Yield to Priority Traffic
Since any data traffic that doesn’t induce congestion on a fixed cost network is essentially free; applications can voluntarily play a role in traffic prioritization. And since BitTorrent is a high percentage of global Internet traffic, we have a responsibility to be a part of the solution.
This was the primary motivator around our release of a new protocol a year ago, called µTP. The protocol essentially senses congestion and self-regulates to avoid contributing to Internet traffic jams.
Because µTP can never induce network congestion, it doesn’t contribute to an ISP’s cost. An ISP still has regular network maintenance expenses, but remember, with a fixed-cost network, traffic only becomes an economic burden if it contributes to congestion and forces the need for expansion.
As a result, µTP is exceedingly friendly to ISPs and their business model. µTP is open-source, and we invite application and cloud services providers to work with us directly or in the IETF’s LEDBAT working group in the ongoing innovation and usage.
Voluntary good citizenry on behalf of the industry is a start, but it’s not a complete solution to congestion.

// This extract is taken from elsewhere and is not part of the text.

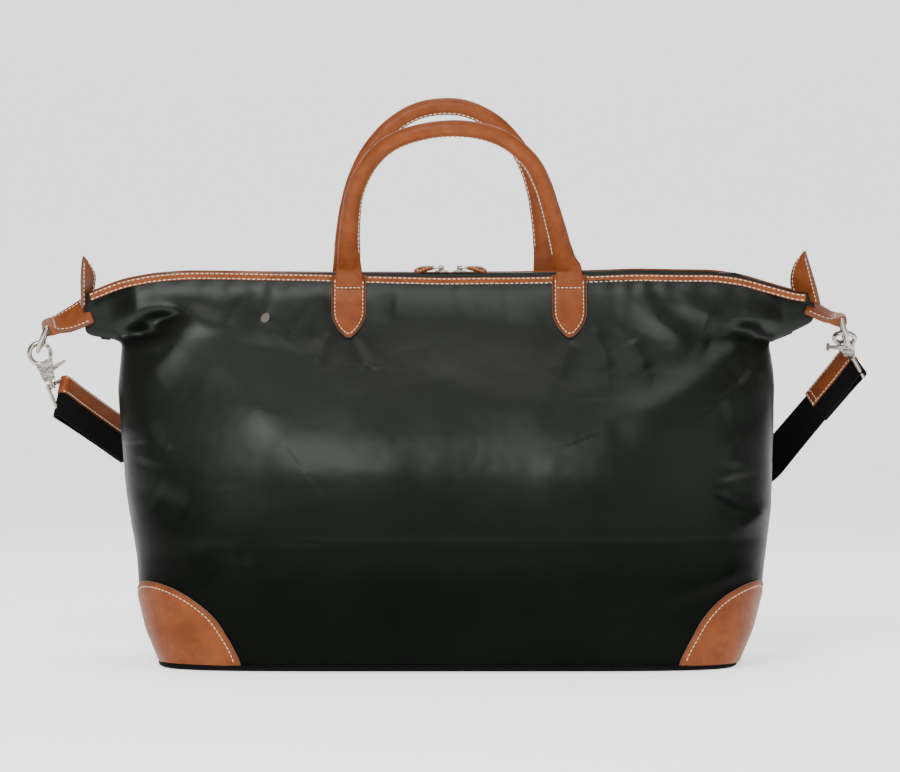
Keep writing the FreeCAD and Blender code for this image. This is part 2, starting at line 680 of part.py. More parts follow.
AT_ORIGIN = FreeCAD.Placement()
EYES = {}
for end, side in SIDES:
    place = hook_place(end)
    name = "hook_" + end
    claw = ring_arc(name + "_claw", "Size.claw_radius", "Size.claw_wire", 40, 260, AT_ORIGIN)
    body = flat(name + "_plate", [(-6.4, -7.4), (6.4, -7.4), (4.6, -23.6), (-4.6, -23.6)],
                "Size.hook_wall / 2")
    pin = rod(name + "_pin", V(0, 0, -23), V(0, 0, -30.4), "Size.pin_radius")
    head = rod(name + "_head", V(0, 0, -28.9), V(0, 0, -30.4), "Size.pin_radius + 1")
    slot = box(name + "_slot", ("-2.4", "16"),
               ("-Size.trigger_wall / 2 - 0.05", "Size.trigger_wall / 2 + 0.05"), ("-19.4", "-3"))
    bore = across(name + "_bore", RIVET_X, RIVET_Z, "Size.rivet_radius", "Size.hook_wall")
    whole = fuse(name + "_whole", claw, body, pin, head)
    node("hook_body_" + end, cut(name + "_body", whole, fuse(name + "_cuts", slot, bore)), place)

    rivet = fuse(
        name + "_rivet",
        across(name + "_shank", RIVET_X, RIVET_Z, "Size.rivet_radius", "Size.hook_wall / 2 + 0.7"),
        rod(name + "_head_near", V(RIVET_X, -3.8, RIVET_Z), V(RIVET_X, -3, RIVET_Z), "2.4"),
        rod(name + "_head_far", V(RIVET_X, 3, RIVET_Z), V(RIVET_X, 3.8, RIVET_Z), "2.4"),
    )
    node("hook_rivet_" + end, rivet, place)

    gate = doc.addObject("Part::Cylinder", name + "_gate")
    gate.Radius = 10.2
    gate.Angle = 84
    gate.Height = S["trigger_wall"]
    gate.Placement = FreeCAD.Placement(
        V(0, S["trigger_wall"] / 2, 0),
        FreeCAD.Rotation(V(1, 0, 0), 90) * FreeCAD.Rotation(V(0, 0, 1), -48),
    )
    hollow = across(name + "_gate_inside", 0, 0, "7", "3")
    arm = flat(name + "_arm", [(RIVET_X - 2, -13.4), (5.6, -16.6), (8.6, -5.6), (5.2, -5.6)],
               "Size.trigger_wall / 2")
    lever = flat(name + "_lever", [(3, -12.4), (16.6, -11.6), (17, -13.6), (3, -17.6)],
                 "Size.trigger_wall / 2")
    thumb = box(name + "_thumb", ("15", "17.2"), ("-3", "3"), ("-14", "-11.4"))
    hub = across(name + "_hub", RIVET_X, RIVET_Z, "3.3", "Size.trigger_wall / 2")
    solid = fuse(name + "_trigger_solid", cut(name + "_gate_bar", gate, hollow), arm, lever, thumb, hub)
    eyelet = across(name + "_eyelet", RIVET_X, RIVET_Z, "Size.rivet_radius + Size.running_gap", "3")
    node("hook_trigger_" + end, cut(name + "_trigger", solid, eyelet), place)

    spring = flat(name + "_leaf", [(-2.2, -19.2), (-1.8, -19.2), (-1.8, -9), (-2.2, -9)], "0.9")
    node("hook_spring_" + end, spring, place)

    centre, axis, _ = HOOKS[end]
    EYES[end] = centre - axis * COLLAR_LEVEL

# ------------------------------------------------------------- shoulder strap
# Bar middle, the way the strap leaves it, and the bar's own direction.
BAR_LEFT = V(-312.4, 3.5, 214.8)
BAR_RIGHT = EYES["right"] + right_axis * 12
RUN_LEFT = V(0.526, 0.726, -0.44).normalize()
RUN_RIGHT = (V(260, 97, 147) - BAR_RIGHT).normalize()


def bar_direction(run, roll):
    """Bar direction square to the strap's run, rolled out of the front view."""
    level_way = V(-run.z, 0, run.x).normalize()
    deep_way = run.cross(level_way)
    angle = math.radians(roll)
    return level_way * math.cos(angle) + deep_way * math.sin(angle)


BARS = {
    "left": (BAR_LEFT, RUN_LEFT, bar_direction(RUN_LEFT, -38.0)),
    "right": (BAR_RIGHT, RUN_RIGHT, bar_direction(RUN_RIGHT, 40.0)),
}
BAR_HALF = 16.5

for end, side in SIDES:
    middle, run, way = BARS[end]
    collar_at = EYES[end]
    axis = HOOKS[end][1]
    name = "eye_" + end
    spread = (way - axis * way.dot(axis)).normalize()
    collar = rod(name + "_collar", collar_at - axis * 1.7, collar_at + axis * 1.7, "Size.collar_radius")
    pieces = [collar]
    corners = [middle - way * BAR_HALF, middle + way * BAR_HALF]
    pieces.append(rod(name + "_bar", corners[0], corners[1], "Size.eye_wire"))
    for i, (corner, way_out) in enumerate(zip(corners, (-1, 1))):
        start = collar_at + spread * (4.5 * way_out)
        pieces.append(rod("%s_rod_%d" % (name, i), start, corner, "Size.eye_wire"))
        pieces.append(ball("%s_shoulder_%d" % (name, i), start, "Size.eye_wire"))
        pieces.append(ball("%s_corner_%d" % (name, i), corner, "Size.eye_wire"))
    bore = rod(name + "_bore", collar_at - axis * 4, collar_at + axis * 4,
               "Size.pin_radius + Size.running_gap")
    eye = fuse(name + "_solid", *pieces)
    node("hook_eye_" + end, cut(name + "_loop", eye, bore))

    place = FreeCAD.Placement(middle, frame_of(run, run.cross(way)))
    half_width = "Size.strap_width / 2"
    long = "%g" % S["strap_leather_long"]
    lip = "Size.strap_wall / 2 + Size.leather"
    tongue = plate("tongue_" + end, [("0", "-3.98"), (long, "-(%s)" % lip), (long, lip), ("0", "3.98")],
                   "-" + half_width, half_width)
    turn = across("turn_" + end, 0, 0, "Size.loop_radius", half_width)
    pocket = box("leather_pocket_" + end, ("14", "60"), ("-30", "30"),
                 ("-Size.strap_wall / 2", "Size.strap_wall / 2"))
    leather = cut("leather_" + end, fuse("leather_blank_" + end, tongue, turn), pocket)
    leather.Placement = place
    node("strap_leather_" + end, cut("leather_fitted_" + end, leather, eye))

# Control points of the webbing's middle line, from the left bar to the right.
ROUTE = [BAR_LEFT + RUN_LEFT * d for d in (14, 33, 52, 90)]
ROUTE += [
    V(-244, 104, 158), V(-212, 124, 138), V(-165, 124, 118), V(-105, 123, 101), V(-35, 122, 89),
    V(35, 122, 88), V(105, 123, 98), V(165, 124, 112), V(212, 124, 128),
]
ROUTE += [BAR_RIGHT + RUN_RIGHT * d for d in (128, 95, 52, 33, 14)]
STATIONS = 72


def route_curve(points):
    """Smooth open curve of degree two over control points."""
    spans = len(points) - 2
    curve = Part.BSplineCurve()
    curve.buildFromPolesMultsKnots(points, [3] + [1] * (spans - 1) + [3], list(range(spans + 1)), False, 2)
    return curve


def straight_box(name, end):
    """Straight end of the webbing that lies inside the leather."""
    middle, run, way = BARS[end]
    solid = box(name, ("14", "Size.strap_leather_long"), ("-Size.strap_width / 2", "Size.strap_width / 2"),
                ("-Size.strap_wall / 2", "Size.strap_wall / 2"))
    holder = doc.addObject("Part::Compound", name + "_placed")
    holder.Links = [solid]
    holder.Placement = FreeCAD.Placement(middle, frame_of(run, run.cross(way)))
    return holder


def webbing_shape():
    """Webbing between the two leather ends, turning as it wraps the back."""
    curve = route_curve(ROUTE)
    begin = curve.parameter(BAR_LEFT + RUN_LEFT * S["strap_leather_long"])
    finish = curve.parameter(BAR_RIGHT + RUN_RIGHT * S["strap_leather_long"])
    up_left = BARS["left"][2]
    up_right = BARS["right"][2]
    up_left = up_left if up_left.z > 0 else up_left * -1
    up_right = up_right if up_right.z > 0 else up_right * -1
    half_width = S["strap_width"] / 2
    half_wall = S["strap_wall"] / 2
    wires = []
    for i in range(STATIONS + 1):
        share = i / STATIONS
        u = begin + (finish - begin) * share
        here = curve.value(u)
        ahead = curve.tangent(u)[0]
        ease_left = max(0.0, 1 - share / 0.22)
        ease_right = max(0.0, 1 - (1 - share) / 0.22)
        ease_left = ease_left * ease_left * (3 - 2 * ease_left)
        ease_right = ease_right * ease_right * (3 - 2 * ease_right)
        up = up_left * ease_left + up_right * ease_right + V(0, 0, 1) * (1 - ease_left - ease_right)
        up = (up - ahead * up.dot(ahead)).normalize()
        flat_way = ahead.cross(up)
        corners = [here + up * (a * half_width) + flat_way * (b * half_wall)
                   for a, b in ((1, 1), (1, -1), (-1, -1), (-1, 1))]
        wires.append(Part.makePolygon(corners + [corners[0]]))
    return Part.makeLoft(wires, True, True)


middle_run = doc.addObject("Part::Feature", "webbing_middle")
middle_run.Shape = webbing_shape()
webbing = fuse("webbing", middle_run, straight_box("webbing_end_left", "left"),
               straight_box("webbing_end_right", "right"))
node("strap_webbing", webbing)

# --------------------------------------------------------------------- export
doc.recompute()
for label, obj in nodes:
    bad = [state for state in obj.State if state in ("Invalid", "Error")]
    if bad or obj.Shape.isNull() or not obj.Shape.isValid():
        raise RuntimeError("%s did not build: %s" % (label, obj.State))
for obj in doc.Objects:
    if "Invalid" in obj.State or "Error" in obj.State:
        raise RuntimeError("%s failed: %s" % (obj.Name, obj.State))
for label, obj in nodes:
    obj.Shape.exportStep("parts/%s.step" % label)
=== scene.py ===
import math

import bpy
import numpy as np
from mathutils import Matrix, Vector, noise


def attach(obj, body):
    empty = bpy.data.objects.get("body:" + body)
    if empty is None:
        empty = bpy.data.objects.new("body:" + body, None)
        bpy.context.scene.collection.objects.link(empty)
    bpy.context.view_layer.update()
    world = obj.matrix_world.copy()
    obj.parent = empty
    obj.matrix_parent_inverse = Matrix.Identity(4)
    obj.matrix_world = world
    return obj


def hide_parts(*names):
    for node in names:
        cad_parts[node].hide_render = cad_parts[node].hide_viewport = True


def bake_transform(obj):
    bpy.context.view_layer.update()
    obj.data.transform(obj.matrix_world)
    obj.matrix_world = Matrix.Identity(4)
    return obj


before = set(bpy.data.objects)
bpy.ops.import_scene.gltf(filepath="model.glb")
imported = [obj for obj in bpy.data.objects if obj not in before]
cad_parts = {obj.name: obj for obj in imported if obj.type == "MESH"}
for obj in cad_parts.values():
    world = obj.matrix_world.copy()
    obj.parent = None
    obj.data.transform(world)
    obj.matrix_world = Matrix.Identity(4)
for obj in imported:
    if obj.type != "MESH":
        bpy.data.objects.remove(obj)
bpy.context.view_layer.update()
MM = 0.001


# ------------------------------------------------------------ camera and light
def look_at(obj, target):
    """Turn an object's -Z towards a point."""
    way = Vector(target) - obj.location
    obj.rotation_euler = way.to_track_quat("-Z", "Y").to_euler()


CAMERA_TARGET = Vector((0.0016, 0.0, 0.2225))
CAMERA_DISTANCE = 4.5
CAMERA_RISE = math.radians(2.5)
camera_data = bpy.data.cameras.new("camera")
camera_data.lens = 222
camera_data.sensor_width = 36
camera = bpy.data.objects.new("camera", camera_data)
bpy.context.scene.collection.objects.link(camera)
camera_way = Vector((0, -math.cos(CAMERA_RISE), math.sin(CAMERA_RISE)))
camera.location = CAMERA_TARGET + CAMERA_DISTANCE * camera_way
look_at(camera, CAMERA_TARGET)
bpy.context.scene.camera = camera


def area_light(name, place, target, size, power):
    """Soft square light aimed at a point."""
    data = bpy.data.lights.new(name, "AREA")
    data.shape = "SQUARE"
    data.size = size
    data.energy = power
    lamp = bpy.data.objects.new(name, data)
    bpy.context.scene.collection.objects.link(lamp)
    lamp.location = place
    look_at(lamp, target)
    return lamp


area_light("key", (-0.5, -1.7, 1.5), (0, 0, 0.2), 0.9, 46)
area_light("fill", (1.6, -1.6, 0.9), (0, 0, 0.2), 1.3, 10)
area_light("top", (0.1, 0.2, 1.9), (0, 0, 0.2), 1.2, 14)
area_light("rear", (0.0, 1.2, 1.2), (0, 0, 0.2), 1.0, 6)
world = bpy.data.worlds.new("studio")
world.use_nodes = True
world.node_tree.nodes["Background"].inputs["Color"].default_value = (1, 1, 1, 1)
world.node_tree.nodes["Background"].inputs["Strength"].default_value = 0.22
bpy.context.scene.world = world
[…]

One idea is to pursue congestion-based/peak hour pricing. Like the fee to enter London streets during rush hour, congestion-based pricing is a reasonable compromise to alleviate Internet logjams at the times it’s needed most, while letting consumers surf freely the rest of the time. For example, your Netflix (s nflx) movie rental could be set to download overnight if you plan ahead. And if you don’t? Perhaps you pay a premium to download it on-demand on a Saturday evening.
While congestion-based pricing directly targets the incentive structure around the problem, we recognize it would be difficult to implement. The CONEX working group in the IETF — focused on developing a mechanism by which senders inform the network about the congestion encountered — is aimed in this direction but implies wholesale changes to the current Internet economic models. At BitTorrent, we believe any solution targeting the actual problem is worthy of serious consideration.
Ultimately, this isn’t just an ISP challenge.
Keeping the Internet healthy for consumers and a place for prosperous innovation of new services must be the top priority for all of us – ISPs and the technology industry alike. Limitations will stifle the growth and potential of the Internet. Instead, let’s look at real-world technical and business solutions to serve the needs of our mutual customers and protect the infrastructure on which we all depend.
Eric Klinker is the CEO of BitTorrent, a file-sharing application.